A more important development is that of access. Companies are crafting more and more devices (and applications for devices) aimed at individual consumers.  The exclamation “lightning speed!” is not accurate enough to describe this celerity. A quick digression: six years ago, I had a blast – literally –while registering for wedding presents at one major department store. The clerk gave us a code reading “gun” reminiscent of a Star Wars blaster toy I had as a kid (which I quickly pried from Sarah’s hand) that allowed us to point and zap any product and immediately uploading it to our
registry.  We still joke about some of the wacky things I added just for the fun of it.  Now, a special device is not necessary to do this; a consumer only need point their smart phone’s camera at a barcode and it instantly reads and (in the case of some stores) uploads it to a wedding registry. Or a birth registry. Or a birthday registry. You get the picture.

By my rough count, there are hundreds of different applications that the general public can use to personally access bar codes. (I have three on my iPhone now.) Also, the number of people carrying smart phones is growing
exponentially.

QR Codes, Pt. 1: What are they? How do they work?

A QR code from our Christmas at Fort Vancouver special event.

There has been a  lot of interest in my use of QR Codes at Fort Vancouver NHS, so the following posts comprise a quick primer on what they are, how they work, and how we’re using them.  Please share your thoughts.

What are they? How do they work?

Generally speaking, QR (Quick Response) codes are a type of bar code, similar to those you find on products at your neighborhood grocery store. As our archaeologist Dr. Bob Cromwell (a railroad enthusiast) is quick to point out, one of the first uses of bar code technology was to help track the nation’s myriad railroad cars in the mid-nineteenth century. Since then, the technology has been widely adopted (and adapted) for other retail and inventory uses. Most recently, it is becoming more consumer driven…and directed.

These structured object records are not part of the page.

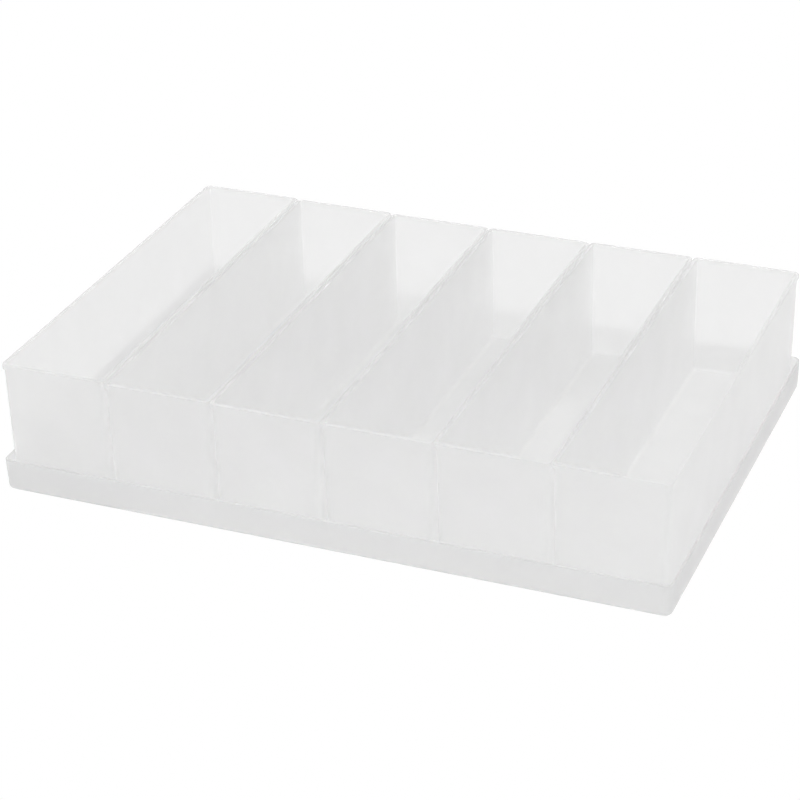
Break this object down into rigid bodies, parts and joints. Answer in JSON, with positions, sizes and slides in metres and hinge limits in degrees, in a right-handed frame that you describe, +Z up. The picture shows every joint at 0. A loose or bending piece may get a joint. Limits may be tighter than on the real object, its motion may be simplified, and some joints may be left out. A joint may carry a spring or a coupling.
{
  "type": "parts sorting tray",
  "caption": "Shallow translucent tray holding a row of long, narrow, open-topped bins that lift out one by one, for sorting small parts.",
  "frame": {"origin": "middle of the tray's flat underside", "axes": "+X along the row of bins, +Y along each bin towards the back, +Z up"},
  "size_m": [0.32, 0.222, 0.063],
  "materials": {
    "tray_plastic": "milky translucent polypropylene, plain moulded, soft sheen",
    "bin_plastic": "milky translucent polypropylene, plain moulded, soft sheen"
  },
  "bodies": {
    "tray": {"tray": "tray_plastic"},
    "bin_1": {"bin_1": "bin_plastic"},
    "bin_2": {"bin_2": "bin_plastic"},
    "bin_3": {"bin_3": "bin_plastic"},
    "bin_4": {"bin_4": "bin_plastic"},
    "bin_5": {"bin_5": "bin_plastic"},
    "bin_6": {"bin_6": "bin_plastic"}
  },
  "joints": [
    {"name": "bin_1_lift", "type": "slide", "parent": "tray", "child": "bin_1", "axis": [0, 0, 1], "range_m": [0, 0.066]},
    {"name": "bin_2_lift", "type": "slide", "parent": "tray", "child": "bin_2", "axis": [0, 0, 1], "range_m": [0, 0.066]},
    {"name": "bin_3_lift", "type": "slide", "parent": "tray", "child": "bin_3", "axis": [0, 0, 1], "range_m": [0, 0.066]},
    {"name": "bin_4_lift", "type": "slide", "parent": "tray", "child": "bin_4", "axis": [0, 0, 1], "range_m": [0, 0.066]},
    {"name": "bin_5_lift", "type": "slide", "parent": "tray", "child": "bin_5", "axis": [0, 0, 1], "range_m": [0, 0.066]},
    {"name": "bin_6_lift", "type": "slide", "parent": "tray", "child": "bin_6", "axis": [0, 0, 1], "range_m": [0, 0.066]}
  ]
}
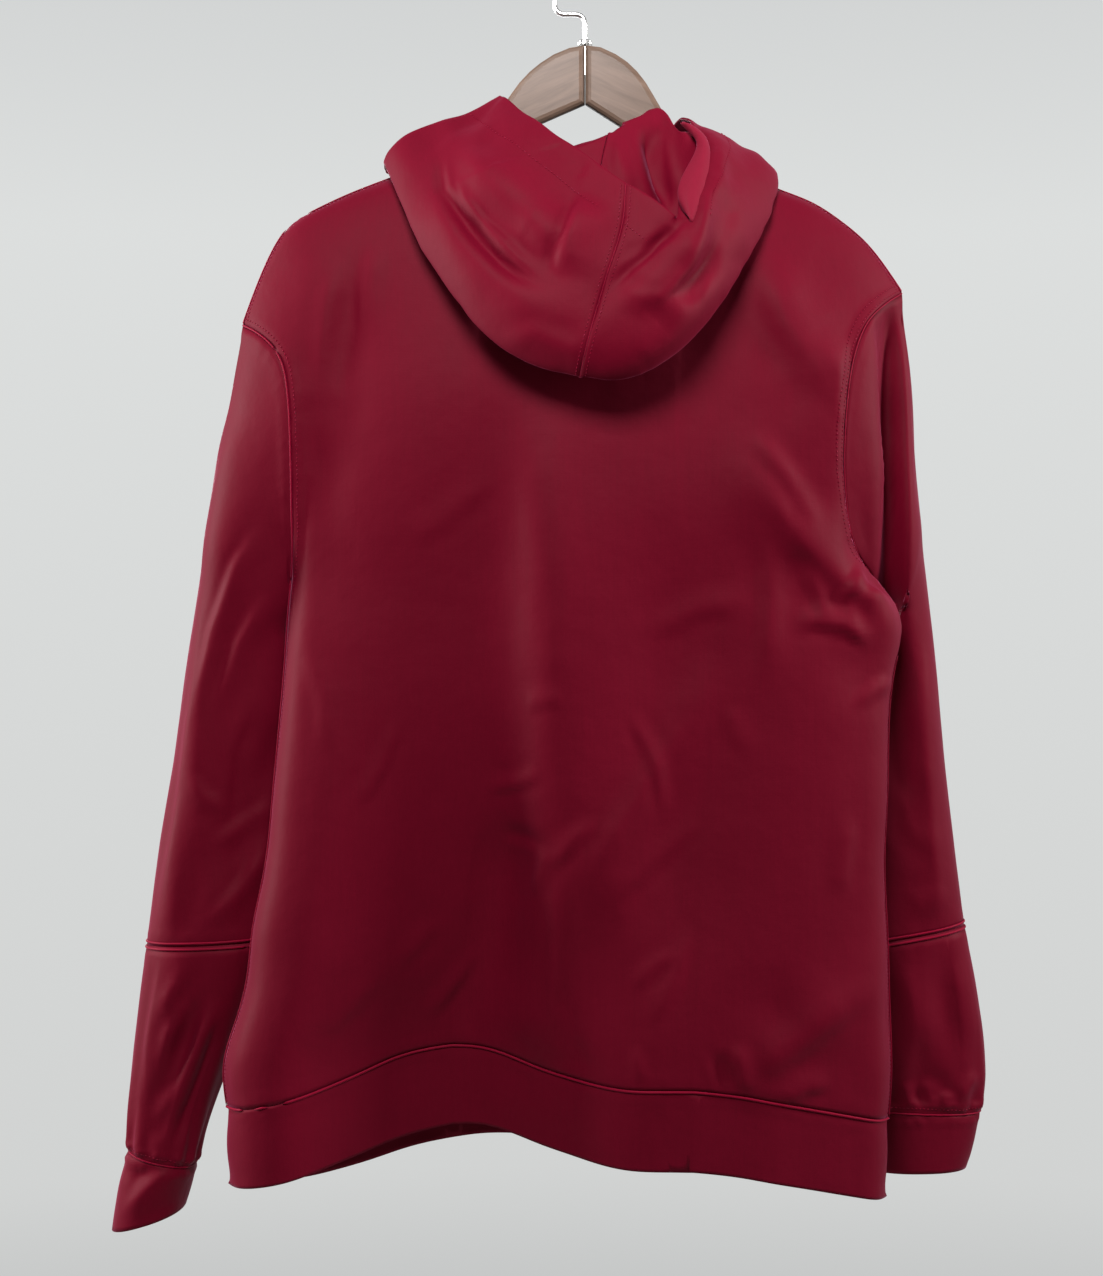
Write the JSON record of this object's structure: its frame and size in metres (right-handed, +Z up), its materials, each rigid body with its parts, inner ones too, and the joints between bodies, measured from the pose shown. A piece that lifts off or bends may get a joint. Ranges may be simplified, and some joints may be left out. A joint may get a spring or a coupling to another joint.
{
  "type": "hoodie on a hanger",
  "caption": "Crimson pullover hoodie in smooth double knit on a wooden coat hanger with a wire hook, its hood hanging down the back.",
  "frame": {"origin": "inner top of the hook's bend, where a rail carries the hanger", "axes": "+Z up, the garment hangs along -Z; its back faces +Y and its front -Y; the wearer's left sleeve is at +X"},
  "size_m": [0.6812, 0.2079, 0.9673],
  "materials": {
    "crimson_knit": "smooth double knit with a soft sheen",
    "hanger_wood": "satin lacquer",
    "hook_steel": "bright"
  },
  "bodies": {
    "root": {"back": "crimson_knit", "front": "crimson_knit", "sleeve_left_upper": "crimson_knit", "sleeve_left_lower": "crimson_knit", "cuff_left": "crimson_knit", "sleeve_right_upper": "crimson_knit", "sleeve_right_lower": "crimson_knit", "cuff_right": "crimson_knit", "waistband": "crimson_knit", "hood_left": "crimson_knit", "hood_right": "crimson_knit", "hanger_arm_left": "hanger_wood", "hanger_arm_right": "hanger_wood", "hook": "hook_steel", "hook_washer": "hook_steel"}
  },
  "joints": []
}
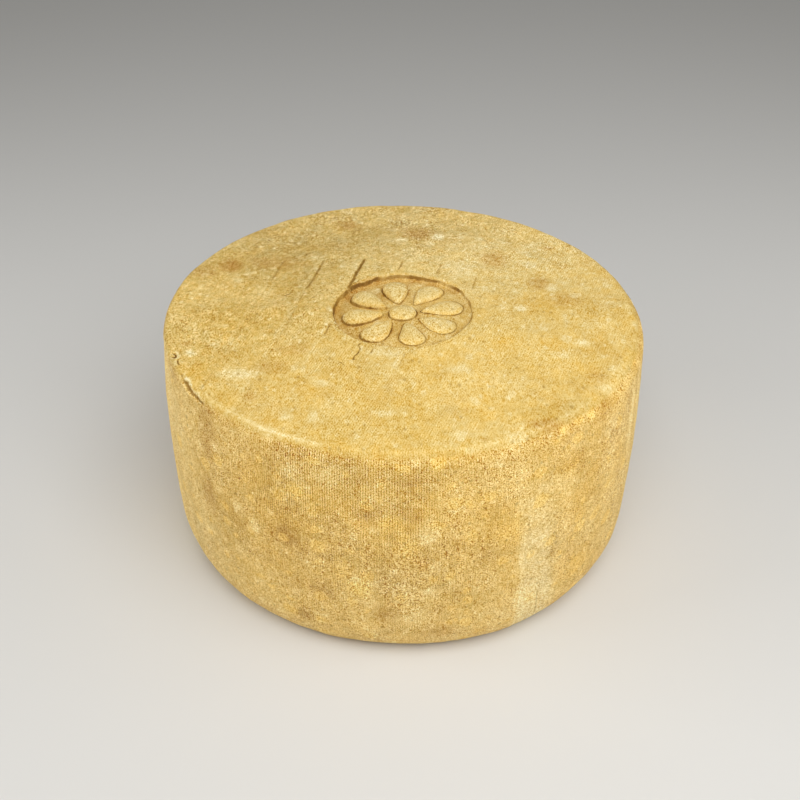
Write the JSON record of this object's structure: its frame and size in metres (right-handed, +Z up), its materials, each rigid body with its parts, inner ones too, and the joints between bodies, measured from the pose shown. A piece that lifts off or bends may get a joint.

There are many places that you can learn about the specific bar code symbology, and I won’t attempt to go into detail here, but bar codes embed data in a way that can be easily and quickly read by another device.  The most common place that most folks encounter bar codes is at the grocery store, where scanners can “read” a product’s UPC (Universal Product Code). At the checkout, this technology allows the clerk (and us) to quickly identify the product and its price, but behind the scenes it also tracks the item from production to purchase, links to the product’s inventory, and provides other important metrics such as what it was purchased with, when it was purchased, and often where in the store it was purchased. This provides the grocery with valuable information about consumer choice patterns. The data embedded can vary greatly, too, and is not limited to what it is and when/where it was produced.

In national parks today, bar code technology is used in many ways. In the NPS’ Pacific West Region, all sensitive equipment is given a bar code sticker for help in scheduling repair and replacement. In some parks, equipment for seasonal firefighters is tracked through bar coding. Many park publications sport a bar code on their derrieres, and most of our park partners and cooperating associations use the technology in ways very similar to our local grocery stores.